> What the task requires:
Beginning with the first line of the data below, extract each line up to and including the one containing "# Materials". Copy them exactly and add nothing.

═══ Given data

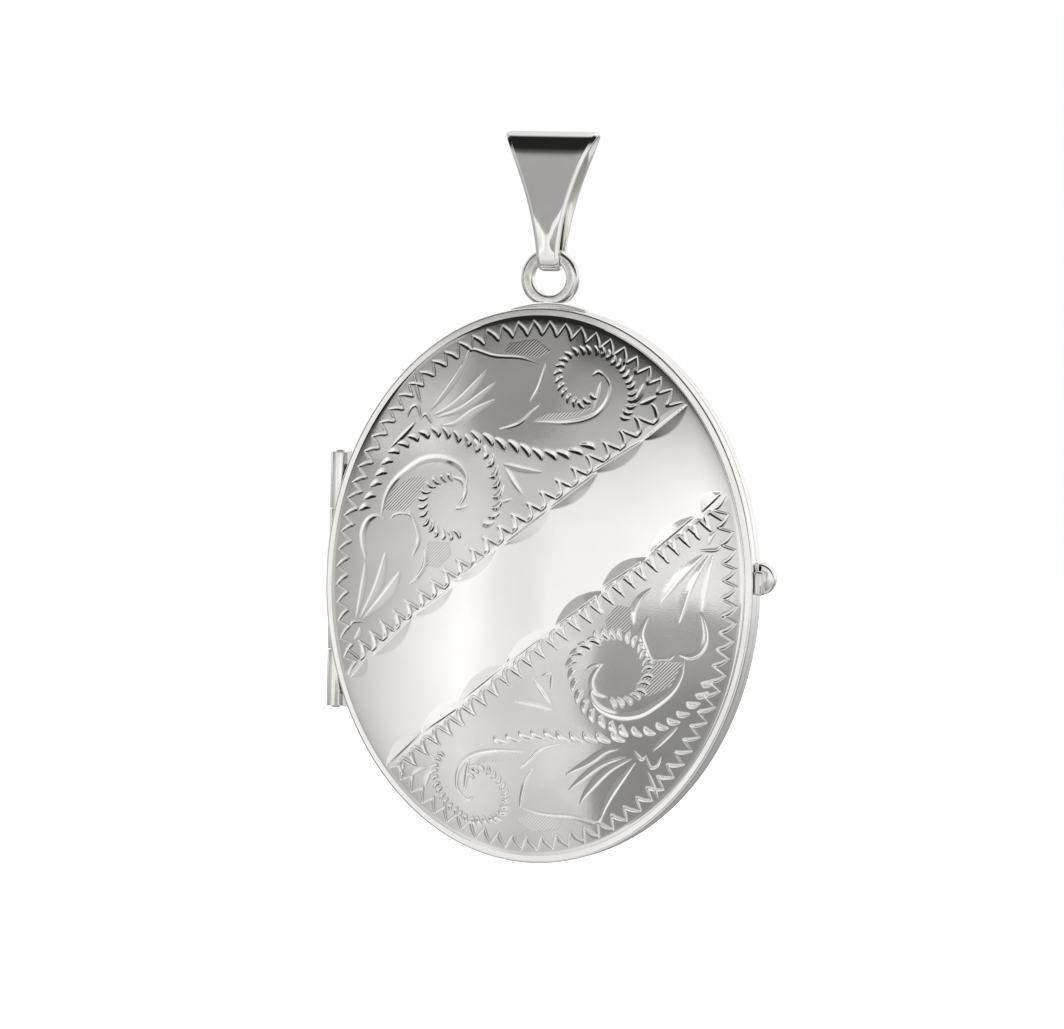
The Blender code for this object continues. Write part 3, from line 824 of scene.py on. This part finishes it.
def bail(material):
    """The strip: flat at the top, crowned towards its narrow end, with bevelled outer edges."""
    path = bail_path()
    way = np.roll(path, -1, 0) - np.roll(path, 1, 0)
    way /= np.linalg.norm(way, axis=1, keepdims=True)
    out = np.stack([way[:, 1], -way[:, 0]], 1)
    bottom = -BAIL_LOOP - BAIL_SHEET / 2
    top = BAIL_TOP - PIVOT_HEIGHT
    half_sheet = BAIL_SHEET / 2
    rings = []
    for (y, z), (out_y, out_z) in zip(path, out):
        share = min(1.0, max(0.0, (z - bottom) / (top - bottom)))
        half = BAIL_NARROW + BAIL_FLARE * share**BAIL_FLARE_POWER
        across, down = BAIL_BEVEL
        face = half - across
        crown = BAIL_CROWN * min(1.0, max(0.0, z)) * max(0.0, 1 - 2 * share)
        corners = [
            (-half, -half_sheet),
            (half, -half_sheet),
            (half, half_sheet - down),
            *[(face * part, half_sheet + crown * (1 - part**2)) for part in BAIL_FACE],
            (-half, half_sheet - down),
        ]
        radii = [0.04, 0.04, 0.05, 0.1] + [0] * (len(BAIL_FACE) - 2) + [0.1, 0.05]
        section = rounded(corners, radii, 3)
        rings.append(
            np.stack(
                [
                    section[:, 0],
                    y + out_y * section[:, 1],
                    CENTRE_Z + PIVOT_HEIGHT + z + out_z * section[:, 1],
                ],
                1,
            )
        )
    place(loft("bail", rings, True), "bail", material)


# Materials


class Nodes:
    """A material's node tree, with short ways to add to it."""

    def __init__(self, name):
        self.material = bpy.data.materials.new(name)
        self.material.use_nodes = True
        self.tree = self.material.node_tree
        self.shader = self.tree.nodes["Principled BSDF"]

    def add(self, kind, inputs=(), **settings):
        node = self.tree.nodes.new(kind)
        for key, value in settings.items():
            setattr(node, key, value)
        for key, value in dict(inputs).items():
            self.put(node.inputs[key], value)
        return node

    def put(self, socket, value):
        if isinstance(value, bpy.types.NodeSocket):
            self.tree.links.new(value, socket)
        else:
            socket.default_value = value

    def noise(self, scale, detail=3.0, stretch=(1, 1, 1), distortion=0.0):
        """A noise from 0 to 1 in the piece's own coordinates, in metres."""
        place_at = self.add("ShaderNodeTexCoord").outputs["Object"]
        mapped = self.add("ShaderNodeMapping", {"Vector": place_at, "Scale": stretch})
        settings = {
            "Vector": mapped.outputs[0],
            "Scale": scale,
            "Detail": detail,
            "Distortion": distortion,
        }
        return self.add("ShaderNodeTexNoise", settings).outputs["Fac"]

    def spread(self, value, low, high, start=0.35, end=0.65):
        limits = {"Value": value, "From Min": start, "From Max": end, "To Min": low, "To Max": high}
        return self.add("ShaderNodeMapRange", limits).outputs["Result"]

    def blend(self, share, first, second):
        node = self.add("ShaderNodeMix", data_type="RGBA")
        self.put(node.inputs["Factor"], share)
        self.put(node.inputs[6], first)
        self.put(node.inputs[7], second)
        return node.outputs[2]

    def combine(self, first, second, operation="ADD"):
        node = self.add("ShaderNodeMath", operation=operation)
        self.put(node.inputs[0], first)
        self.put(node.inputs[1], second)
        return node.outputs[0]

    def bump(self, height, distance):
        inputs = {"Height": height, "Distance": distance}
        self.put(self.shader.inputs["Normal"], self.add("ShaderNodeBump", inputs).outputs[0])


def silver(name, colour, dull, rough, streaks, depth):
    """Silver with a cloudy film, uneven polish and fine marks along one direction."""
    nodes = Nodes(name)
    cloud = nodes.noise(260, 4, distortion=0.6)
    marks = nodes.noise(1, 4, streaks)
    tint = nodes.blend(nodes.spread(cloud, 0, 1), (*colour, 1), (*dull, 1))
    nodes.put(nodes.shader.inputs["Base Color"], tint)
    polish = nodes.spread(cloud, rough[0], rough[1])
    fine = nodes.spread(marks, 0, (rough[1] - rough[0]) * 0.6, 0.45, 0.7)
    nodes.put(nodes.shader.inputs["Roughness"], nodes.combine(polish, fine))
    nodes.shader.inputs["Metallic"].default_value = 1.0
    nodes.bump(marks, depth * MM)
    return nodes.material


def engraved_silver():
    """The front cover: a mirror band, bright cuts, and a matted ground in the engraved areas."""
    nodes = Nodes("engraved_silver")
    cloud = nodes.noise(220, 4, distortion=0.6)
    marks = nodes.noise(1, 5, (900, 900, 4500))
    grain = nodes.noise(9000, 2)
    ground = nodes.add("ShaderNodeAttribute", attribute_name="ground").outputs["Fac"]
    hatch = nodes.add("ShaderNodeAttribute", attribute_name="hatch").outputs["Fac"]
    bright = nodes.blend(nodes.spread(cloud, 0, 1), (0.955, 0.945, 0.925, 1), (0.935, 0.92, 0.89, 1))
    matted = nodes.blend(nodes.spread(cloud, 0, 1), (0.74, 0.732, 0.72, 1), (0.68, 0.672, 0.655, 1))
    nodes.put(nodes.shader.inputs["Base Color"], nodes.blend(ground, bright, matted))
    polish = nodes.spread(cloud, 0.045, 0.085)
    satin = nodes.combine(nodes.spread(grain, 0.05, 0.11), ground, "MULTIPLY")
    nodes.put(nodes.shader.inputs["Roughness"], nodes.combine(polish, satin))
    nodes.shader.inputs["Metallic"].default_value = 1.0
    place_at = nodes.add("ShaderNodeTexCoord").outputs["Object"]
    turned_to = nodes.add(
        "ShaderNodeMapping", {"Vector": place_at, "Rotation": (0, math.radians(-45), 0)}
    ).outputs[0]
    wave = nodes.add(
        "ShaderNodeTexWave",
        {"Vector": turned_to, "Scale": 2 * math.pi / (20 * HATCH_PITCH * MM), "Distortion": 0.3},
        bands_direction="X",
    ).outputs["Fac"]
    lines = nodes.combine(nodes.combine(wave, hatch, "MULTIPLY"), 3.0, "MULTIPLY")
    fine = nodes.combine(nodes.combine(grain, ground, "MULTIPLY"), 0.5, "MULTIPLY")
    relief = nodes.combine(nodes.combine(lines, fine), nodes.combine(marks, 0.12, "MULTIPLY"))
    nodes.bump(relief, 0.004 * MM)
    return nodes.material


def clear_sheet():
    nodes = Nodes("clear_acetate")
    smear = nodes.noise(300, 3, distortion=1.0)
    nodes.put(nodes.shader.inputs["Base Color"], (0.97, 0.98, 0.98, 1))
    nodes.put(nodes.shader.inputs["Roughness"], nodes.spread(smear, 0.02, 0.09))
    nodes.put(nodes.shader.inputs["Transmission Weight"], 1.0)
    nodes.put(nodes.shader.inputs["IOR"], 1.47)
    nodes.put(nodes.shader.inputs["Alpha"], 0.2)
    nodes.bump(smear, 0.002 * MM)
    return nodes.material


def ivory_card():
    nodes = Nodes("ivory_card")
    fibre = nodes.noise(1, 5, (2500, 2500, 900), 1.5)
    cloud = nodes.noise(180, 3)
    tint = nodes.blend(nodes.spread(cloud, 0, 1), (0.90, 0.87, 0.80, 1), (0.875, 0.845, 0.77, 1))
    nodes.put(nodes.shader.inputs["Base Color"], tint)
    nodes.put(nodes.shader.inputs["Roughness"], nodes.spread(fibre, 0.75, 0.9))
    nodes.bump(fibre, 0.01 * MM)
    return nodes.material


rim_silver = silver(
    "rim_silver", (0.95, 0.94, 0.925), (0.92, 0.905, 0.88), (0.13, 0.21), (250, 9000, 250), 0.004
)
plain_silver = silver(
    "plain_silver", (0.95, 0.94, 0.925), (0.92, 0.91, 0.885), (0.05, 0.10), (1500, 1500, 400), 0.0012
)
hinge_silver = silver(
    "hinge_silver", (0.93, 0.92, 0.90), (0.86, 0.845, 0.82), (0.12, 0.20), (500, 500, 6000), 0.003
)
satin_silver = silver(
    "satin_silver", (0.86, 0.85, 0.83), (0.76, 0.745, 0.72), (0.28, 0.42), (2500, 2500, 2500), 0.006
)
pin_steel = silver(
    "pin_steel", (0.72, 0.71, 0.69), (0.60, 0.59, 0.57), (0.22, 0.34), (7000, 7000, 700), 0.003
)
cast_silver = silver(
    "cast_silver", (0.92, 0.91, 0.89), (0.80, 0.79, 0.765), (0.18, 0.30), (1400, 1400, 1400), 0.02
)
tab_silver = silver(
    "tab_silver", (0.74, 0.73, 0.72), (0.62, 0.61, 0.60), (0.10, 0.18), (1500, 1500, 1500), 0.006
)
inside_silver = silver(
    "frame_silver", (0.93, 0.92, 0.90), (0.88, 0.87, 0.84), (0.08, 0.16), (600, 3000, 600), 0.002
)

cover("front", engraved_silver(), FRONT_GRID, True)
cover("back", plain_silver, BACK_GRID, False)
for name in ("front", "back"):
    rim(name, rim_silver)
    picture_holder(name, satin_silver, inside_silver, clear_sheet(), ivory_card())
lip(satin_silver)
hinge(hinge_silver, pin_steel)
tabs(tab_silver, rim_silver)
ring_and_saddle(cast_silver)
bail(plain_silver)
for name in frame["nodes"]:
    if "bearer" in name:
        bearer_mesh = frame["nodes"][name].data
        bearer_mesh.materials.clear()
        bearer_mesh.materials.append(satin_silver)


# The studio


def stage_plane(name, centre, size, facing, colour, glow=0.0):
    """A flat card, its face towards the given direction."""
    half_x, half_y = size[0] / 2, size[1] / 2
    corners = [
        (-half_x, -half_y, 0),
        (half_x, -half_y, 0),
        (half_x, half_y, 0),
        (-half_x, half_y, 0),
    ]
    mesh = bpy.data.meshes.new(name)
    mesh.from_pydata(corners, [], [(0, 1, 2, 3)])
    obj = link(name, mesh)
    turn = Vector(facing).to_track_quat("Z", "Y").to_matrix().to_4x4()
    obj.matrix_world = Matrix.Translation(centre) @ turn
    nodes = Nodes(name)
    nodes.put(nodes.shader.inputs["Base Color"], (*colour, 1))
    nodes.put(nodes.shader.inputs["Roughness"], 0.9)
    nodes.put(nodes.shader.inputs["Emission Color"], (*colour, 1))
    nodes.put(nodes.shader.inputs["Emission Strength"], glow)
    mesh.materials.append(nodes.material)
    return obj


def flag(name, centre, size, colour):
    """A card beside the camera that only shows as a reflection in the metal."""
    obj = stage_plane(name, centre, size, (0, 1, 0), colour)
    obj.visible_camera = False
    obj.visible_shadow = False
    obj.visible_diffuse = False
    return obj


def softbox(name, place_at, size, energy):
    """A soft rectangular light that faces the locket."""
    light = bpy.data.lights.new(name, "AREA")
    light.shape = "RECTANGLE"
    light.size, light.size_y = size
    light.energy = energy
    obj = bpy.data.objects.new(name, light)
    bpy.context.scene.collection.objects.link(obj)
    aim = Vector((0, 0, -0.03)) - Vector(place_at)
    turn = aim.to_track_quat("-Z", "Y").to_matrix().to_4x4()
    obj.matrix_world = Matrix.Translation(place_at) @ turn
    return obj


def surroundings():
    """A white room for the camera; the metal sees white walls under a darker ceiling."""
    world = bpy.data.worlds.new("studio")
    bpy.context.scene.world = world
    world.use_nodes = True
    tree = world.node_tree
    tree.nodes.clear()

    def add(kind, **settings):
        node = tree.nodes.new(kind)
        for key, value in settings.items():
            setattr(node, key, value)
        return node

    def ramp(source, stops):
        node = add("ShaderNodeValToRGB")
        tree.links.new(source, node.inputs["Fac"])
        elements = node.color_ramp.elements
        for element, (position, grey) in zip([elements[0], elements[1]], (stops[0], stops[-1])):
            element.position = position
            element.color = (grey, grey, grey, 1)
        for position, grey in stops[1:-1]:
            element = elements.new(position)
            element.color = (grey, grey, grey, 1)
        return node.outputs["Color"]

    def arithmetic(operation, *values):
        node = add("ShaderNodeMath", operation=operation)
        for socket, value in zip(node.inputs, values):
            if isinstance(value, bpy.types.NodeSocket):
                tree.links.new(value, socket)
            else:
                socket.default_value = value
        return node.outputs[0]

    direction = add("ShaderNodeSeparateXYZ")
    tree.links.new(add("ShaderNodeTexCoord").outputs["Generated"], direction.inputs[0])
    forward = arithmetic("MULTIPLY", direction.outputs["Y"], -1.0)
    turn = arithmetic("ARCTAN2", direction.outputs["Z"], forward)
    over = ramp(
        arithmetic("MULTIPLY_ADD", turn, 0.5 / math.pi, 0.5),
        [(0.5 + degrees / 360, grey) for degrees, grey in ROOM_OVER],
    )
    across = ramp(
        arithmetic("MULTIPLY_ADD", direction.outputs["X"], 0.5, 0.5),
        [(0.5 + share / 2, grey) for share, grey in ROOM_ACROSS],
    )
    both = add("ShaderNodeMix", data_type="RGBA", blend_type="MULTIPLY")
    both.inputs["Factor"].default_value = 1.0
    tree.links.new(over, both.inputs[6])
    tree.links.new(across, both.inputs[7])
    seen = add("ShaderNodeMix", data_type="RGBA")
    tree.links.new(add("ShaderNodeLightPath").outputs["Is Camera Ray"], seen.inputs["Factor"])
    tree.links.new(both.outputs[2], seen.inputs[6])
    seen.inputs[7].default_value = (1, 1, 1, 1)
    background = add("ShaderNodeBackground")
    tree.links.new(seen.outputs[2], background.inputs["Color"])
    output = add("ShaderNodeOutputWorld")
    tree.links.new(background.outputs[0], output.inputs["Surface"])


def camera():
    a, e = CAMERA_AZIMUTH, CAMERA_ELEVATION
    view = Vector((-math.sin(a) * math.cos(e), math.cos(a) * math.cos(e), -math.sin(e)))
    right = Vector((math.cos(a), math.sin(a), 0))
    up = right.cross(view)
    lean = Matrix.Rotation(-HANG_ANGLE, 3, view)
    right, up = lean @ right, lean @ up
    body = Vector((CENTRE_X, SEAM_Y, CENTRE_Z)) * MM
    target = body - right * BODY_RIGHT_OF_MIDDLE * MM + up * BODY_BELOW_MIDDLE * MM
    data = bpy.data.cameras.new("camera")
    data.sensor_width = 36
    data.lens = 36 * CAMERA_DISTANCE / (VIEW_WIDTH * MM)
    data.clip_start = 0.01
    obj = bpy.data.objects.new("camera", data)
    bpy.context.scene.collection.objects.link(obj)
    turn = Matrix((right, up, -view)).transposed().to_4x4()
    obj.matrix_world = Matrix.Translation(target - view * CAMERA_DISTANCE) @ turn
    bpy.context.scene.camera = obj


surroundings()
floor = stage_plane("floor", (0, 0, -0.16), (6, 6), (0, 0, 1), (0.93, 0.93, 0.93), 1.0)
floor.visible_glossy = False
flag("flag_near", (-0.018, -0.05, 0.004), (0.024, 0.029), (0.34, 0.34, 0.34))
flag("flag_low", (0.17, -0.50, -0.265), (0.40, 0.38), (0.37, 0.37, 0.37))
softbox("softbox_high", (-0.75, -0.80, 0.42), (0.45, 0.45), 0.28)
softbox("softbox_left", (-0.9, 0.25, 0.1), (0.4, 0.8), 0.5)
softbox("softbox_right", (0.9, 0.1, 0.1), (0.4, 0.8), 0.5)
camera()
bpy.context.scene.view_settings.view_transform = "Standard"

══════

> Problem solution:
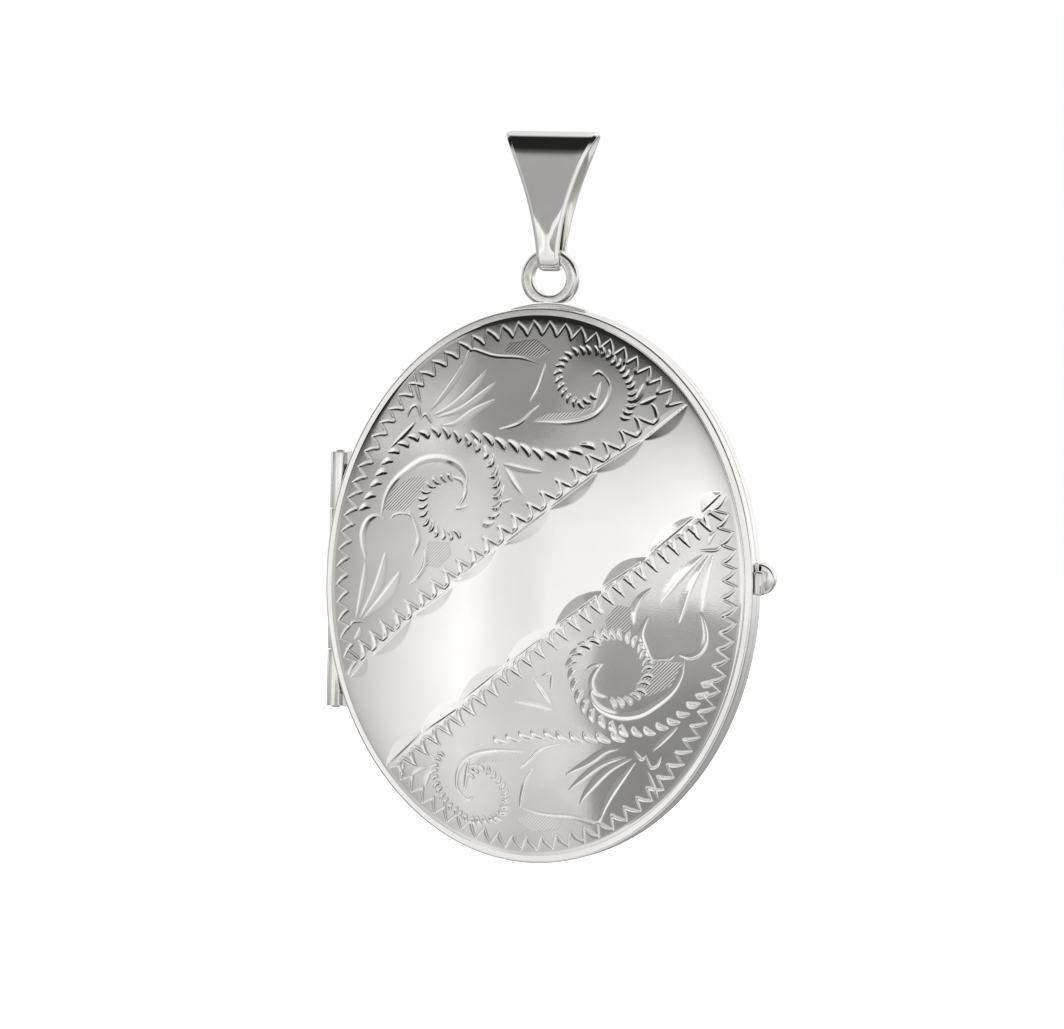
The Blender code for this object continues. Write part 3, from line 824 of scene.py on. This part finishes it.
def bail(material):
    """The strip: flat at the top, crowned towards its narrow end, with bevelled outer edges."""
    path = bail_path()
    way = np.roll(path, -1, 0) - np.roll(path, 1, 0)
    way /= np.linalg.norm(way, axis=1, keepdims=True)
    out = np.stack([way[:, 1], -way[:, 0]], 1)
    bottom = -BAIL_LOOP - BAIL_SHEET / 2
    top = BAIL_TOP - PIVOT_HEIGHT
    half_sheet = BAIL_SHEET / 2
    rings = []
    for (y, z), (out_y, out_z) in zip(path, out):
        share = min(1.0, max(0.0, (z - bottom) / (top - bottom)))
        half = BAIL_NARROW + BAIL_FLARE * share**BAIL_FLARE_POWER
        across, down = BAIL_BEVEL
        face = half - across
        crown = BAIL_CROWN * min(1.0, max(0.0, z)) * max(0.0, 1 - 2 * share)
        corners = [
            (-half, -half_sheet),
            (half, -half_sheet),
            (half, half_sheet - down),
            *[(face * part, half_sheet + crown * (1 - part**2)) for part in BAIL_FACE],
            (-half, half_sheet - down),
        ]
        radii = [0.04, 0.04, 0.05, 0.1] + [0] * (len(BAIL_FACE) - 2) + [0.1, 0.05]
        section = rounded(corners, radii, 3)
        rings.append(
            np.stack(
                [
                    section[:, 0],
                    y + out_y * section[:, 1],
                    CENTRE_Z + PIVOT_HEIGHT + z + out_z * section[:, 1],
                ],
                1,
            )
        )
    place(loft("bail", rings, True), "bail", material)


# Materials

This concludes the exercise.